On November 9, 1989, the Berlin Wall fell. The city's division was at an end, and higher education institutions faced drastically changed circumstances. The HdK, which since its founding had been a West Berlin university, became overnight an institution at the heart of a reunited Berlin.
This unexpected new circumstance gave rise to new opportunities. However, the necessity of unifying the two formerly separated parts of the city, coupled with the poor budgetary situation in which Berlin found itself, forced deep structural changes and stringent budget restrictions. The HdK was forced to close down its printing department and had to accept the elimination, because of spending cuts, of its department of education and social sciences. However, all the artistic core subjects that from the start had been envisioned as part of a future „universitas” of the arts were able to be saved. The HdK was reorganized: Eleven departments gave way to four faculties.

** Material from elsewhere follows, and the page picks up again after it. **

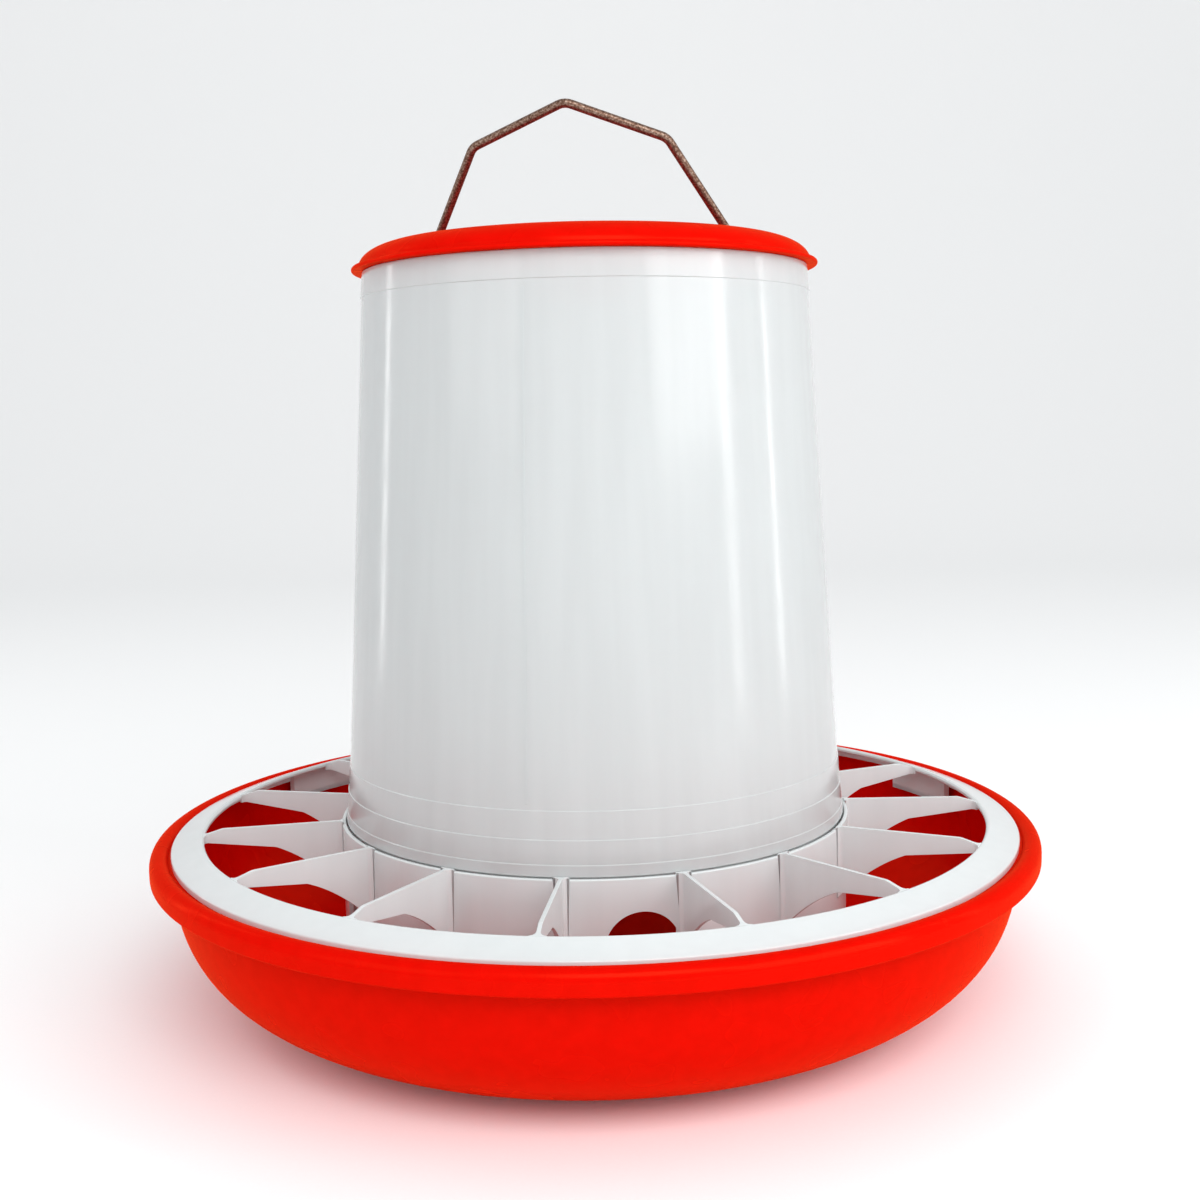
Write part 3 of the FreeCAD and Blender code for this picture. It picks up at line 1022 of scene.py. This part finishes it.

In 1991, Olaf Schwencke, like Roloff-Momin a politician and cultural policymaker, was elected president. In 1995, the art historian Lothar Romain followed in his footsteps. Both these presidents initiated vital and forward-looking changes. In 1996, the Academic Senate decided on a radical reform that led to today's structure of four university faculties: Fine Arts, Design, Music, and Performing Arts. In 2001, under Romain, the institution was renamed “Berlin University of the Arts”: HdK became UdK. This name change concluded a development that had begun with the founding of the HdK. Specific university powers, such as the right to award doctorates, had already been granted HdK years earlier. On July 14, 2005, Lothar Romain passed away. The former First Vice President and professor for concert guitar, Martin Rennert, was elected his successor. Martin Rennert began his third presidential term in 2014.